#### WORK REQUIRED:
Up to and including the line containing "places: tuple[str, ...]", please reproduce the lines of the listing below, starting from the top.

....

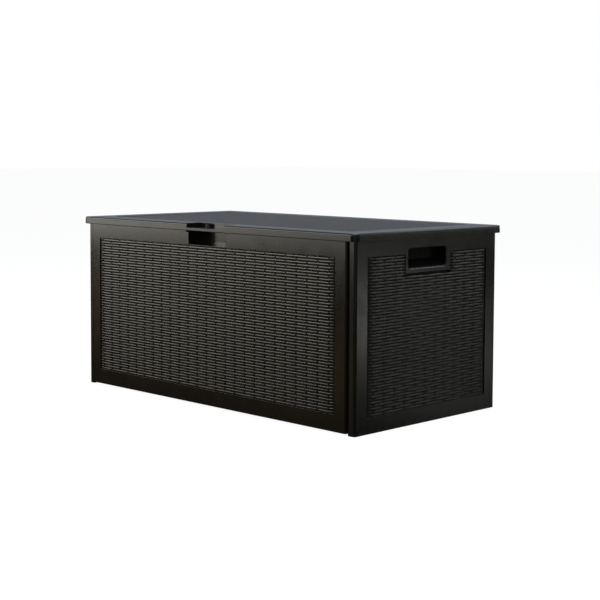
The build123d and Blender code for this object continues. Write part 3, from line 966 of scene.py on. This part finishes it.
@dataclass
class Lid:
    """Lid: outer shell with a woven field on top, and its inner liner.

    half_length and half_depth are half the size of the recess on top. It is shallower than
    those of the walls, so its sheet is thinner and its rows take fewer grid lines.
    """

    half_length: float = 0.5315
    half_depth: float = 0.259
    recess: float = 2.2 * MM
    rows: int = 61
    columns: int = 25
    gap: float = 0.1 * MM
    base_rise: float = 0.3 * MM
    crest_drop: float = 0.15 * MM
    row_samples: tuple[float, ...] = (0.0, 0.08, 0.2, 0.5, 0.8, 0.92)
    pieces: list[bpy.types.Object] = field(default_factory=list)

    def build(self) -> None:
        """Make the woven field on top of the lid."""
        length = 2 * (self.half_length - self.gap)
        depth = 2 * (self.half_depth - self.gap)
        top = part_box("lid_outer_shell")[1].z
        corner = Vector((-length / 2, -depth / 2, top))
        pitch = length / self.columns
        self.pieces = [
            WovenField(
                name="lid_weave",
                plane=WallPlane(corner, Vector((1, 0, 0)), Vector((0, 1, 0))),
                length=length,
                height=depth,
                rows=self.rows,
                pitch=pitch,
                lead=pitch / 2,
                recess=self.recess,
                body=Body.LID,
                base_rise=self.base_rise,
                crest_drop=self.crest_drop,
                row_samples=self.row_samples,
            ).build()
        ]

    def dress(self) -> None:
        """Finish the shell, its field and the liner."""
        cane = woven("woven_polypropylene_lid", (1.0, 0.0, 0.0)).material()
        self.pieces[0].data.materials.append(cane)
        dress(bpy.data.materials[SATIN_POLYPROPYLENE.name], "lid_outer_shell")
        dress(bpy.data.materials[PLAIN_POLYPROPYLENE.name], "lid_inner_liner")


@dataclass
class HingeRow:
    """Three nylon hinges with steel pins, and every screw group of the box."""

    places: tuple[str, ...] = ("left", "centre", "right")

    def dress(self) -> None:
        """Finish leaves, pins and screws."""
        nylon = GLASS_FILLED_NYLON.material()
        zinc = ZINC_PLATED_STEEL.material()
        for place in self.places:
            dress(nylon, f"hinge_lower_leaf_{place}", f"hinge_upper_leaf_{place}")
            dress(zinc, f"hinge_pin_{place}")
        dress(zinc, "hinge_panel_screws", "hinge_lid_screws")
        for side in Side:
            dress(
                zinc,
                f"corner_screws_{side.value}",
                f"body_bracket_screws_{side.value}",
                f"lid_bracket_screws_{side.value}",
            )


@dataclass
class GasStruts:
    """The pair of gas struts with their eyes, glands and brackets."""

    sides: tuple[Side, ...] = (Side.LEFT, Side.RIGHT)

    def dress(self) -> None:
        """Finish every part of both struts."""
        finishes = {
            GLOSS_PAINTED_TUBE.material(): ("strut_tube",),
            HARD_CHROME.material(): ("strut_rod",),
            POWDER_COATED_STEEL.material(): ("strut_body_bracket", "strut_lid_bracket"),
            MOULDED_ACETAL.material(): (
                "strut_lower_eye", "strut_upper_eye", "strut_gland", "strut_piston"
            ),
        }
        for finish, stems in finishes.items():
            dress(finish, *(f"{stem}_{side.value}" for stem in stems for side in self.sides))


# ---------------------------------------------------------------- studio and camera
@dataclass(frozen=True)
class Softbox:
    """Rectangular studio light, aimed at a point.

    size is its width and height, and radiance is what a mirror would show of it.
    """

    name: str
    place: tuple[float, float, float]
    aim: tuple[float, float, float]
    size: tuple[float, float]
    radiance: float
    colour: str

    def build(self) -> None:
        """Hang the light: its power is radiance times pi times its area."""
        light = bpy.data.lights.new(self.name, "AREA")
        light.shape = "RECTANGLE"
        light.size, light.size_y = self.size
        light.energy = self.radiance * math.pi * self.size[0] * self.size[1]
        light.color = linear(self.colour)[:3]
        lamp = bpy.data.objects.new(self.name, light)
        lamp.location = self.place
        direction = Vector(self.aim) - Vector(self.place)
        lamp.rotation_euler = direction.to_track_quat("-Z", "Y").to_euler()
        bpy.context.scene.collection.objects.link(lamp)


@dataclass(frozen=True)
class Glow:
    """Soft round patch of light in the room, seen only as a reflection in the walls.

    direction points from the box to it, and reach is its radius on a sphere of radius 1.
    """

    direction: tuple[float, float, float]
    reach: float
    radiance: tuple[float, float, float]

    def add_to(
        self,
        tree: bpy.types.NodeTree,
        direction: bpy.types.NodeSocket,
        colour: bpy.types.NodeSocket,
    ) -> bpy.types.NodeSocket:
        """Add the patch to the room's colour.

        Args:
            tree: Node tree of the world.
            direction: Direction that is looked up.
            colour: Room colour so far.

        Returns:
            The room colour with the patch.
        """
        away = add_node(
            tree, "ShaderNodeVectorMath", {"operation": "DISTANCE", 1: self.direction},
            {0: direction},
        ).outputs["Value"]
        strength = add_node(
            tree,
            "ShaderNodeMapRange",
            {"interpolation_type": "SMOOTHSTEP", "From Min": self.reach, "From Max": 0.0},
            {"Value": away},
        ).outputs["Result"]
        return add_node(
            tree,
            "ShaderNodeMix",
            {"data_type": "RGBA", "blend_type": "ADD", 7: (*self.radiance, 1.0)},
            {0: strength, 6: colour},
        ).outputs[2]


@dataclass
class Studio:
    """Pale floor, soft boxes and a white surround.

    Heights on the surround are the z of a direction of length 1. rise_band is where the
    dark horizon turns to the room above, sink_band where it turns to the floor below.
    """

    floor_half: float = 40.0
    floor_glow: float = 0.93
    floor_tone: str = "#6f6f6f"
    white: str = "#ffffff"
    horizon: tuple[float, float, float] = (0.012, 0.011, 0.008)
    room_above: tuple[float, float, float] = (0.26, 0.28, 0.32)
    room_below: tuple[float, float, float] = (0.12, 0.12, 0.10)
    rise_band: tuple[float, float] = (-0.12, 0.10)
    sink_band: tuple[float, float] = (-0.22, -0.50)
    softboxes: tuple[Softbox, ...] = (
        Softbox("left_softbox", (-3.7, -3.5, 1.50), (0, 0, 0.45), (3.2, 2.6), 3.8, "#fdfaee"),
        Softbox("front_softbox", (-0.4, -3.6, 1.7), (0, -0.3, 0.5), (1.6, 1.2), 4.0, "#ffecd2"),
        Softbox("overhead_softbox", (0.3, 0.2, 3.2), (0, 0, 0.5), (3.0, 2.0), 3.5, "#f4f8ff"),
        Softbox("side_softbox", (3.6, 3.6, 1.25), (0.6, 0, 0.3), (1.8, 1.8), 0.8, "#f6f4e0"),
        Softbox("rear_softbox", (1.0, 3.2, 2.9), (0.6, 0, 0.5), (1.4, 0.9), 2.5, "#f8f8ff"),
    )
    glows: tuple[Glow, ...] = (
        Glow((-0.749, -0.652, -0.112), 0.060, (1.10, 0.60, 0.22)),
        Glow((-0.790, -0.603, -0.100), 0.045, (0.90, 0.62, 0.32)),
        Glow((-0.674, -0.719, -0.165), 0.035, (1.50, 0.80, 0.22)),
        Glow((0.668, 0.735, -0.112), 0.032, (2.80, 2.80, 2.50)),
        Glow((0.646, 0.753, -0.132), 0.036, (5.40, 5.40, 5.20)),
        Glow((0.622, 0.768, -0.155), 0.030, (3.60, 3.60, 3.50)),
        Glow((0.700, -0.700, 0.020), 0.300, (0.35, 0.35, 0.33)),
    )

    def build(self) -> None:
        """Lay the floor, hang the lights and set the surround."""
        self.floor()
        for softbox in self.softboxes:
            softbox.build()
        self.surround()
        bpy.context.scene.view_settings.view_transform = "Standard"

    def floor(self) -> None:
        """Lay a flat pale floor that lights nothing, so that the walls keep a dark foot."""
        half = self.floor_half
        mesh = bpy.data.meshes.new("studio_floor")
        mesh.from_pydata(
            [(-half, -half, 0), (half, -half, 0), (half, half, 0), (-half, half, 0)],
            [],
            [(0, 1, 2, 3)],
        )
        floor = bpy.data.objects.new("studio_floor", mesh)
        bpy.context.scene.collection.objects.link(floor)
        floor.visible_diffuse = False
        floor.visible_glossy = False
        floor.visible_shadow = False
        # Matt painted paper: almost white, with only a faint shadow under the box.
        paper = bpy.data.materials.new("matt_paper_floor")
        paper.use_nodes = True
        tree = paper.node_tree
        tree.nodes.clear()
        shader = add_node(
            tree,
            "ShaderNodeBsdfPrincipled",
            {
                "Base Color": linear(self.floor_tone),
                "Roughness": 1.0,
                "IOR": 1.0,
                "Emission Color": linear(self.white),
                "Emission Strength": self.floor_glow,
            },
        )
        add_node(tree, "ShaderNodeOutputMaterial", {}, {"Surface": shader.outputs["BSDF"]})
        mesh.materials.append(paper)

    def surround(self) -> None:
        """Set a white backdrop to the eye and, as light, a dim room with a dark horizon.

        The band just below the horizon is what the walls mirror to the camera. Further
        down, the room is grey again, as a pale floor is. The glows are added over both.
        """
        world = bpy.data.worlds.new("studio_surround")
        bpy.context.scene.world = world
        world.use_nodes = True
        tree = world.node_tree
        tree.nodes.clear()
        direction = add_node(tree, "ShaderNodeTexCoord", {}).outputs["Generated"]
        parts = add_node(tree, "ShaderNodeSeparateXYZ", {}, {"Vector": direction})
        rise = add_node(
            tree,
            "ShaderNodeMapRange",
            {
                "interpolation_type": "SMOOTHSTEP",
                "From Min": self.rise_band[0],
                "From Max": self.rise_band[1],
            },
            {"Value": parts.outputs["Z"]},
        ).outputs["Result"]
        tint = add_node(
            tree,
            "ShaderNodeMix",
            {"data_type": "RGBA", 6: (*self.horizon, 1.0), 7: (*self.room_above, 1.0)},
            {0: rise},
        ).outputs[2]
        below = add_node(
            tree,
            "ShaderNodeMapRange",
            {
                "interpolation_type": "SMOOTHSTEP",
                "From Min": self.sink_band[0],
                "From Max": self.sink_band[1],
            },
            {"Value": parts.outputs["Z"]},
        ).outputs["Result"]
        tint = add_node(
            tree,
            "ShaderNodeMix",
            {"data_type": "RGBA", 7: (*self.room_below, 1.0)},
            {0: below, 6: tint},
        ).outputs[2]
        for glow in self.glows:
            tint = glow.add_to(tree, direction, tint)
        room = add_node(tree, "ShaderNodeBackground", {"Strength": 1.0}, {"Color": tint})
        white = add_node(
            tree, "ShaderNodeBackground", {"Color": linear(self.white), "Strength": 1.0}
        )
        to_eye = add_node(tree, "ShaderNodeLightPath", {}).outputs["Is Camera Ray"]
        seen = add_node(
            tree,
            "ShaderNodeMixShader",
            {},
            {0: to_eye, 1: room.outputs["Background"], 2: white.outputs["Background"]},
        )
        add_node(tree, "ShaderNodeOutputWorld", {}, {"Surface": seen.outputs["Shader"]})


@dataclass(frozen=True)
class ViewPoint:
    """Camera that looks down the near right corner, a little above the lid."""

    place: tuple[float, float, float] = (3.0194, -2.9532, 0.7807)
    heading: float = 44.903     # degrees left of +Y
    dip: float = 3.895          # degrees below the horizon
    roll: float = 0.27          # degrees
    lens: float = 80.05         # mm
    sensor: float = 36.0        # mm
    rise_shift: float = -0.1    # share of the sensor
    clip: tuple[float, float] = (0.05, 200.0)

    def build(self) -> None:
        """Make the scene's camera."""
        data = bpy.data.cameras.new("view_camera")
        data.lens = self.lens
        data.sensor_width = self.sensor
        data.shift_y = self.rise_shift
        data.clip_start, data.clip_end = self.clip
        camera = bpy.data.objects.new("view_camera", data)
        turn = Matrix.Rotation(math.radians(self.heading), 4, "Z")
        tilt = Matrix.Rotation(math.radians(90 - self.dip), 4, "X")
        spin = Matrix.Rotation(math.radians(self.roll), 4, "Z")
        camera.matrix_world = Matrix.Translation(self.place) @ turn @ tilt @ spin
        bpy.context.scene.collection.objects.link(camera)
        bpy.context.scene.camera = camera


def main() -> None:
    """Build the studio and each sub-assembly in order."""
    logging.basicConfig(level=logging.INFO, format="%(name)s: %(message)s")
    ViewPoint().build()
    Studio().build()
    box_body, lid = BoxBody(), Lid()
    for assembly in (box_body, lid):
        assembly.build()
        assembly.dress()
    for assembly in (HingeRow(), GasStruts()):
        assembly.dress()
        log.info("%s dressed", type(assembly).__name__)


if __name__ == "__main__":
    main()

....

#### RESULT OF THE TASK:
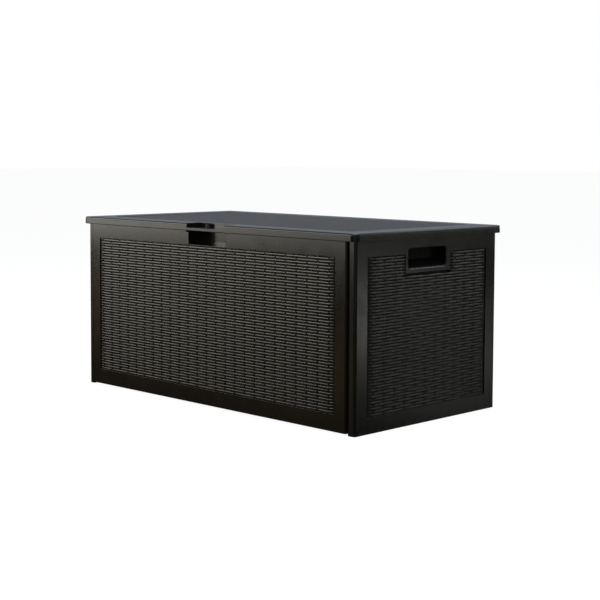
The build123d and Blender code for this object continues. Write part 3, from line 966 of scene.py on. This part finishes it.
@dataclass
class Lid:
    """Lid: outer shell with a woven field on top, and its inner liner.

    half_length and half_depth are half the size of the recess on top. It is shallower than
    those of the walls, so its sheet is thinner and its rows take fewer grid lines.
    """

    half_length: float = 0.5315
    half_depth: float = 0.259
    recess: float = 2.2 * MM
    rows: int = 61
    columns: int = 25
    gap: float = 0.1 * MM
    base_rise: float = 0.3 * MM
    crest_drop: float = 0.15 * MM
    row_samples: tuple[float, ...] = (0.0, 0.08, 0.2, 0.5, 0.8, 0.92)
    pieces: list[bpy.types.Object] = field(default_factory=list)

    def build(self) -> None:
        """Make the woven field on top of the lid."""
        length = 2 * (self.half_length - self.gap)
        depth = 2 * (self.half_depth - self.gap)
        top = part_box("lid_outer_shell")[1].z
        corner = Vector((-length / 2, -depth / 2, top))
        pitch = length / self.columns
        self.pieces = [
            WovenField(
                name="lid_weave",
                plane=WallPlane(corner, Vector((1, 0, 0)), Vector((0, 1, 0))),
                length=length,
                height=depth,
                rows=self.rows,
                pitch=pitch,
                lead=pitch / 2,
                recess=self.recess,
                body=Body.LID,
                base_rise=self.base_rise,
                crest_drop=self.crest_drop,
                row_samples=self.row_samples,
            ).build()
        ]

    def dress(self) -> None:
        """Finish the shell, its field and the liner."""
        cane = woven("woven_polypropylene_lid", (1.0, 0.0, 0.0)).material()
        self.pieces[0].data.materials.append(cane)
        dress(bpy.data.materials[SATIN_POLYPROPYLENE.name], "lid_outer_shell")
        dress(bpy.data.materials[PLAIN_POLYPROPYLENE.name], "lid_inner_liner")


@dataclass
class HingeRow:
    """Three nylon hinges with steel pins, and every screw group of the box."""

    places: tuple[str, ...] = ("left", "centre", "right")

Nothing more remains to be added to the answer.